In 1880 the state began to industrialize and to urbanize for the first time. The new industrialization (called the First Cotton Mill Campaign) brought additional jobs to the Piedmont but only modest prosperity because of low wages. Agricultural production increased, but farmers were burdened by low prices, heavy debt, and widespread farm tenancy. By the turn of the century, major advances were made in the educational system, which had virtually collapsed during Reconstruction. World War I boosted the economy and led to the establishment of important military bases, including FORT BRAGG.
During the early 1920s an exodus of textile mills from New England to the Carolinas took place, reforms in state government were instituted, and extensive construction projects began. Even during this period of prosperity, however, personal income still lagged, averaging only about half of the national mean. The Depression of the 1930s struck North Carolina early, and New Deal programs, particularly farm price supports, were important to economic recovery. World War II also gave the state’s economy a boost.

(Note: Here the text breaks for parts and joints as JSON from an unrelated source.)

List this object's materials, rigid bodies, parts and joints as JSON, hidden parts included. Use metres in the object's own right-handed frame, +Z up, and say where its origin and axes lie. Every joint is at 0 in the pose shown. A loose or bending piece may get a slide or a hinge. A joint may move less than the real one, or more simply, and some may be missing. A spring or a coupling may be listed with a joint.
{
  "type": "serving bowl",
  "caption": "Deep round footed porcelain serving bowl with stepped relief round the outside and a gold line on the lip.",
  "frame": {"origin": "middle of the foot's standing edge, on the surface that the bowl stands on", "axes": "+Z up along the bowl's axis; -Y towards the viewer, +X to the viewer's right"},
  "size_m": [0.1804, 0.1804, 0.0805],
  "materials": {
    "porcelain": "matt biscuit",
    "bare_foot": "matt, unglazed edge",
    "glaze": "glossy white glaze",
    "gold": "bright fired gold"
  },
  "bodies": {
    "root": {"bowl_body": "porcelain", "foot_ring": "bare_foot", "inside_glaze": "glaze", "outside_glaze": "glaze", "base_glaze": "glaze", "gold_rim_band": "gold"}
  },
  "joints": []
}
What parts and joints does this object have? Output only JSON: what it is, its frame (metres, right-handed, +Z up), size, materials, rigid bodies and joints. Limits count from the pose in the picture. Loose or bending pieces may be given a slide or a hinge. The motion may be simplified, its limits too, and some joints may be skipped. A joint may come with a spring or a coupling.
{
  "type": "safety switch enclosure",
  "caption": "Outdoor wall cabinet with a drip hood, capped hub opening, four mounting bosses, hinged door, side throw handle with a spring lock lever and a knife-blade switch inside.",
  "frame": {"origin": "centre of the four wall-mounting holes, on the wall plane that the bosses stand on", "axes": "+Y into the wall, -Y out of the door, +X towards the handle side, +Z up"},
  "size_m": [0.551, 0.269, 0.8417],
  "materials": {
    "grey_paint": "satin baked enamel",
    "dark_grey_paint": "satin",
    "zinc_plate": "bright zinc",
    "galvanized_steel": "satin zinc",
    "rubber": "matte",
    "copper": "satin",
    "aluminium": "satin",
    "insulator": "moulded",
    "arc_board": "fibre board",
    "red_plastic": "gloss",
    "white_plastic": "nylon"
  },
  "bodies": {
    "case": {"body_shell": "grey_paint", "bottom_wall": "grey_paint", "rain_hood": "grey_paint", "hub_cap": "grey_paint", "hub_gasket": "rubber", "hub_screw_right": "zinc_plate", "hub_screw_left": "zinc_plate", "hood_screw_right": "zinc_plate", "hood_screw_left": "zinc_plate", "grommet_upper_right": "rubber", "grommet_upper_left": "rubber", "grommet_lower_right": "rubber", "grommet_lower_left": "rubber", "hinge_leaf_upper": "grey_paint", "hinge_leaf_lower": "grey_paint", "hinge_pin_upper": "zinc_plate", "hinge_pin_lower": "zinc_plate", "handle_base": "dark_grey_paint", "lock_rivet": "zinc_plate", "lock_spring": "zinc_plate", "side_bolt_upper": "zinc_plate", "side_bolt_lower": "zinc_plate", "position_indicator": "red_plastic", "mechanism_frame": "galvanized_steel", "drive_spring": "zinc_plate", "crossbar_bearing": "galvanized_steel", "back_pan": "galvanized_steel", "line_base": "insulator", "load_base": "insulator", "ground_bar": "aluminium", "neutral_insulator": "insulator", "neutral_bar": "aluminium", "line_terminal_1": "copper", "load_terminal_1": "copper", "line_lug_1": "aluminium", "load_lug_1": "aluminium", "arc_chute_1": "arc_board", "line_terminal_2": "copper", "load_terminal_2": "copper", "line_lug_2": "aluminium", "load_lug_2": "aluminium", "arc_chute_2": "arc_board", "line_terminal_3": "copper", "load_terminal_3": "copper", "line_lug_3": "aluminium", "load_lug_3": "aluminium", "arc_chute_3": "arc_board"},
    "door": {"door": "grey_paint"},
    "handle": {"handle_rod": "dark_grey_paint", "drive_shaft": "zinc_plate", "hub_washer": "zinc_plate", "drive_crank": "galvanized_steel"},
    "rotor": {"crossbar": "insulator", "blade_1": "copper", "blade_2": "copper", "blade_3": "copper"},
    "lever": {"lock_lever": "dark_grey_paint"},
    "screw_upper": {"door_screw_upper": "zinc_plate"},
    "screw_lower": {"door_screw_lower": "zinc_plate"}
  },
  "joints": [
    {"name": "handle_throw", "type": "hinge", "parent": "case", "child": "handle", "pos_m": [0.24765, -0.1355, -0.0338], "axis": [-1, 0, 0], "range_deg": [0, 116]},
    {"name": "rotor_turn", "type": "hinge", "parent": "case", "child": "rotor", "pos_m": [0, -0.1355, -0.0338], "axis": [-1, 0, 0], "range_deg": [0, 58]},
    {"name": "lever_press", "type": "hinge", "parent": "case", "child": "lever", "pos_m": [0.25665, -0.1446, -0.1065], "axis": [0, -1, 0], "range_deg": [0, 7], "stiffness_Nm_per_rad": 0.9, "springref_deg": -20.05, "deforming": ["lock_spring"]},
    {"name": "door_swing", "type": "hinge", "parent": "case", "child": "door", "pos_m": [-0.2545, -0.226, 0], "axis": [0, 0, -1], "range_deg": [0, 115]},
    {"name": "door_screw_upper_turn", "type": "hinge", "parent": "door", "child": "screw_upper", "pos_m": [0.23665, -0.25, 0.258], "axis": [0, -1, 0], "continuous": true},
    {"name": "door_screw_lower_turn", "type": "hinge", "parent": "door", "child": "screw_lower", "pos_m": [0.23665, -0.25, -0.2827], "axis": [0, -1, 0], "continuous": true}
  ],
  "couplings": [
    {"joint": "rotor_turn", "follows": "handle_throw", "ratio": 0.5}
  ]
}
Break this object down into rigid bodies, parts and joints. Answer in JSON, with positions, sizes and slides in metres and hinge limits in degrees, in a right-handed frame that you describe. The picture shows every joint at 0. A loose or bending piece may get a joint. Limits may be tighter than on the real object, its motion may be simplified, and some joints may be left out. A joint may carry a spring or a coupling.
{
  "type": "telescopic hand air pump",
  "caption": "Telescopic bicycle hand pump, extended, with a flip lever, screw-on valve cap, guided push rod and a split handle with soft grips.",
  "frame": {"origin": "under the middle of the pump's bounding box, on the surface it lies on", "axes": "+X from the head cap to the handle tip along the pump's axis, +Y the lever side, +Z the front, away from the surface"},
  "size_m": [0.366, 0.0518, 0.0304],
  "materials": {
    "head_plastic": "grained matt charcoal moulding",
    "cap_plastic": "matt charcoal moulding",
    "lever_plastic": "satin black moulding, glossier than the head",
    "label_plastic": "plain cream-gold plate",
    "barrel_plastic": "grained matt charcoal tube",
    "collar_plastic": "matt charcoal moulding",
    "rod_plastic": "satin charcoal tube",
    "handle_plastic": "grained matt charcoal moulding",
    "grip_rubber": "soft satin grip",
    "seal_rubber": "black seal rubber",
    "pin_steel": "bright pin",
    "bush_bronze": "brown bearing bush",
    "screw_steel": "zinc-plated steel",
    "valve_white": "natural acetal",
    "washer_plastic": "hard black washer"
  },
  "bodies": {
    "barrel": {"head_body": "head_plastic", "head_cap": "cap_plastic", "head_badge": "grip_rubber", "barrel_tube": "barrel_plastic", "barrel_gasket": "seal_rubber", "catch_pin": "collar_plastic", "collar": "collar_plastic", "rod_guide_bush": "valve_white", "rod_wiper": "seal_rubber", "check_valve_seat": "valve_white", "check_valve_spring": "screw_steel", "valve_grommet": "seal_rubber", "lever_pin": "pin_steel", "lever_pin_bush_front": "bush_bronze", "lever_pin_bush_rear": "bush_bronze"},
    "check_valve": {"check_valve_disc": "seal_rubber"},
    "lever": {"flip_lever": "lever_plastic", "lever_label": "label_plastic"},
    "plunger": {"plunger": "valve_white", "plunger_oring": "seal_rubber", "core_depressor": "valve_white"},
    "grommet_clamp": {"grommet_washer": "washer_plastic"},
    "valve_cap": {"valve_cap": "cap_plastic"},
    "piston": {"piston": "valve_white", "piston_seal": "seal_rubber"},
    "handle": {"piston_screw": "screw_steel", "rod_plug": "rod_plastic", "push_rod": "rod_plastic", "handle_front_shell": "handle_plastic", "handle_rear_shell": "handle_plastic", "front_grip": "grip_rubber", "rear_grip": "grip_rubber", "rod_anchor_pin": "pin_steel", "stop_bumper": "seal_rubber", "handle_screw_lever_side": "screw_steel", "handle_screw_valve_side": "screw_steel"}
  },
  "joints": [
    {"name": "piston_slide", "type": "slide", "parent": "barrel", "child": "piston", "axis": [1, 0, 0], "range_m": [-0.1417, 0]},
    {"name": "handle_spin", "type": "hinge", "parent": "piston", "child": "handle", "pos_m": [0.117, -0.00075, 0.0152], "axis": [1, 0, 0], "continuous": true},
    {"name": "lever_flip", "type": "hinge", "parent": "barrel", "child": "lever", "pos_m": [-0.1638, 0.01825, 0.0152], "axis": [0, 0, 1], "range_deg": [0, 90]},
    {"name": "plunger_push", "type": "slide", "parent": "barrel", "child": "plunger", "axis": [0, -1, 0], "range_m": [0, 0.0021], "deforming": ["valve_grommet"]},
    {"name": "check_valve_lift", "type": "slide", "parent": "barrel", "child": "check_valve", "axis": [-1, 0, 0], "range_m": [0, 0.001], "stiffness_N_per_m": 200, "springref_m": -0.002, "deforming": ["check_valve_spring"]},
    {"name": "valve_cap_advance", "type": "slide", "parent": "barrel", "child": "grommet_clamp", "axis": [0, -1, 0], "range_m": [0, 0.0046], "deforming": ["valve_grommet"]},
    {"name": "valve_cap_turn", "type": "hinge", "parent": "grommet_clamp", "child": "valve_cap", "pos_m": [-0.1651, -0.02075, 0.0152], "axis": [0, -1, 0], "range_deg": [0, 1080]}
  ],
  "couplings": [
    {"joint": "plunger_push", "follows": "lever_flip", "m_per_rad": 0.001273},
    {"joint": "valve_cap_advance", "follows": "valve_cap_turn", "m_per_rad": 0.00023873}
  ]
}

North Carolina has profited in recent years from its location in the Sun Belt, though problems still remain. Incomes are still low, agriculture remains dominated by tobacco, and the state’s national primacy in textiles is vulnerable to foreign competition. Despite these problems, its people have probably never been better prepared to face the future.
- Area: 139,397 sq km (53,821 sq mi); rank: 28th.
- Capital: Raleigh (1990 pop., 207,951).
- Largest city: Charlotte (1990 pop., 395,934).
- Counties: 100.
- Elevations: highest–2,037 m (6,684 ft), at Mount Mitchell; lowest–sea level, at the Atlantic coast.